Sein Einblick in die Naturwissenschaft konnte nur dilettantisch sein. Die Naturphilosophie
des Paracelsus wurde ihm durch die Bücher des altmärkischen Vielschreibers
Hans Schultze, der sich Johannes Praetorius nannte, vermittelt im
Zwielicht von aufklärerischem Spott über allzu törichten Aberglauben und tiefwurzelnder
Überzeugtheit von der realen Existenz der Hexen, Zauberer, Dämonen
und Elementargeister. Daß auch ein Traktat des großen Theophrastus Bombastus
selbst, der von den Nymphen, Sylphen, Pygmäen und Salamandern handelte, in
seine Hände kam, ist nach dem fünften Buch des „Simplicissimus" wahrscheinlich.
Diese Vorstellungen setzten sich für seine anschauliche Phantasie sogleich mit Ortssagen
des Schwarzwaldes in spielende Verbindung, ohne daß er in kosmischem
Denken und pantheistischem Weltgefühl sich daraus ein großes System der Quellgeister
und geheimen Naturkräfte aufgebaut hätte. Auch um die Kabbala und die
Hieroglyphen hat er nicht ernstlich gerungen; der Reiz dieser Geheimnisse konnte
schon in dem, was bei Garzonius darüber zu finden war, seine Einbildungskraft
anregen, und ohne grübelnde Vertiefung in die magische Welt des Orients hat er
seinen ersten Roman, den „Keuschen Josef" (1667), frischweg angekündigt als
„so wol aus Heiliger als anderer Hebreer, Egyptier, Perser und Araber Schrifften"

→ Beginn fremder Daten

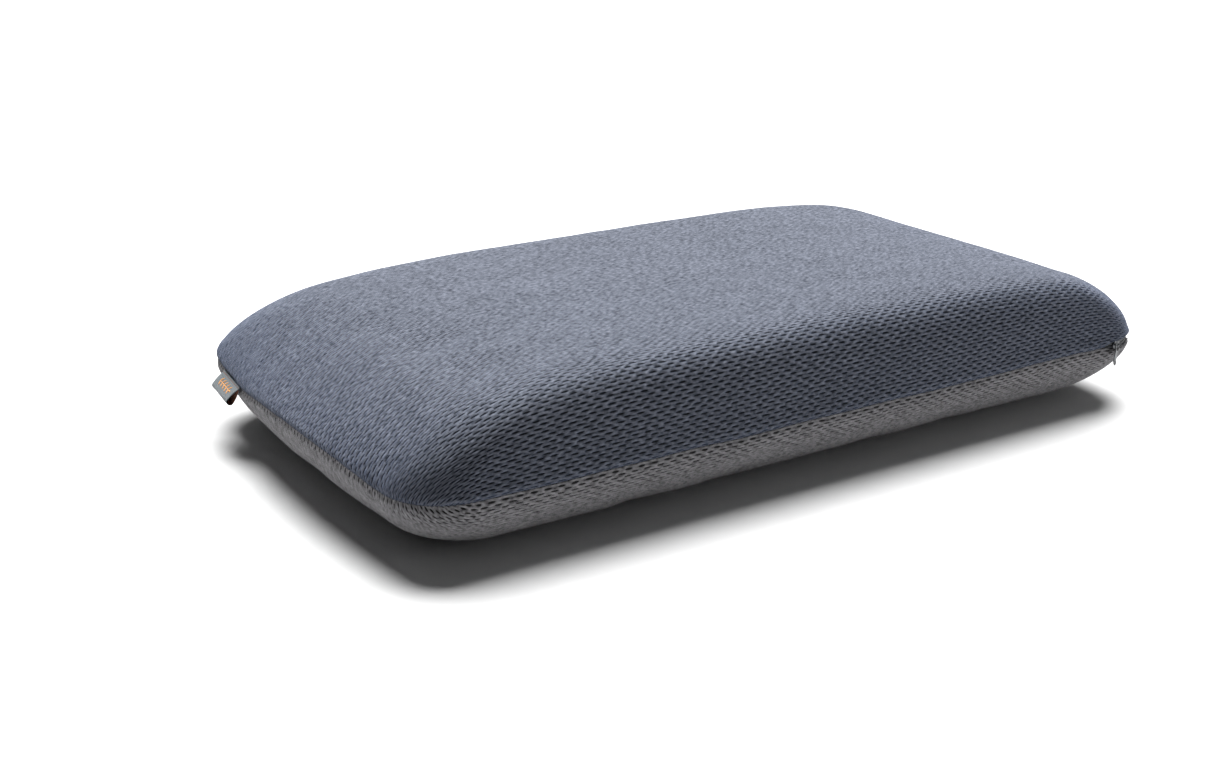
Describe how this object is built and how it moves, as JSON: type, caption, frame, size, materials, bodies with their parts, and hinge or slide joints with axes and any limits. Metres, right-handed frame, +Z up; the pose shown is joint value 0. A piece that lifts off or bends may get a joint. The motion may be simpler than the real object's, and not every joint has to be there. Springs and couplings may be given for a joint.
{
  "type": "foam pillow",
  "caption": "Rectangular memory-foam pad for kneeling, sitting or sleeping, in a zipped, knitted spacer-mesh cover with a folded side tag.",
  "frame": {"origin": "centre of the flat resting face under the pad", "axes": "+X along the length towards the zipped end, +Y across the width towards the back, +Z up through the thickness"},
  "size_m": [0.7176, 0.4098, 0.12],
  "materials": {
    "foam": "open-celled memory foam, matt",
    "liner": "thin knitted polyester",
    "liner_thread": "polyester sewing thread",
    "cover_upper": "knitted spacer mesh with small open slots, slate blue",
    "cover_lower": "knitted spacer mesh, warmer slate grey",
    "cover_thread": "polyester sewing thread",
    "zip_tape": "herringbone polyester tape",
    "zip_coil": "polyester monofilament coil",
    "slider_metal": "gunmetal lacquer on die-cast zinc",
    "tag_ribbon": "woven ribbon, slate grey outside and dark brown inside",
    "tag_yarn": "amber woven yarn",
    "label_satin": "white satin ribbon"
  },
  "bodies": {
    "root": {"foam_core": "foam", "liner_top": "liner", "liner_bottom": "liner", "liner_seam_thread": "liner_thread", "cover_top": "cover_upper", "cover_bottom": "cover_lower", "cover_seam_thread": "cover_thread", "zip_tape_upper": "zip_tape", "zip_tape_lower": "zip_tape", "zip_coil_upper": "zip_coil", "zip_coil_lower": "zip_coil", "zip_stitch_upper": "cover_thread", "zip_stitch_lower": "cover_thread", "zip_tack_front": "cover_thread", "zip_tack_back": "cover_thread", "side_tag": "tag_ribbon", "tag_motif": "tag_yarn", "care_label": "label_satin"},
    "slider": {"slider_body": "slider_metal"},
    "pull": {"pull_tab": "slider_metal"}
  },
  "joints": [
    {"name": "zip_travel", "type": "hinge", "parent": "root", "child": "slider", "pos_m": [0.29518, -0.15, 0.053], "axis": [0, 0, 1], "range_deg": [0, 70]},
    {"name": "pull_lift", "type": "hinge", "parent": "slider", "child": "pull", "pos_m": [0.30036, -0.19933, 0.053], "axis": [-0.6393, -0.0672, 0.766], "range_deg": [0, 110]}
  ]
}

zusammengetragen. Die Hauptquellen waren andere als die, nach denen später der
Konkurrent Philipp v. Zesen seine „Assenat" schrieb, wegen der ein literarischer
Streit ausbrach; für Grimmelshausen waren es die „Jüdischen Altertümer" des
Flavius Josephus und das Persianische Rosental aus der „Orientalischen Reisebeschreibung
" des Adam Olearius. Er faßte die Geschichte, die er nach vielen
Dramatisierungen des 16. Jahrhunderts erstmalig in Romanform brachte, schließlich
nicht anders auf denn als „Exempel der unveränderlichen Vorsehung Gottes".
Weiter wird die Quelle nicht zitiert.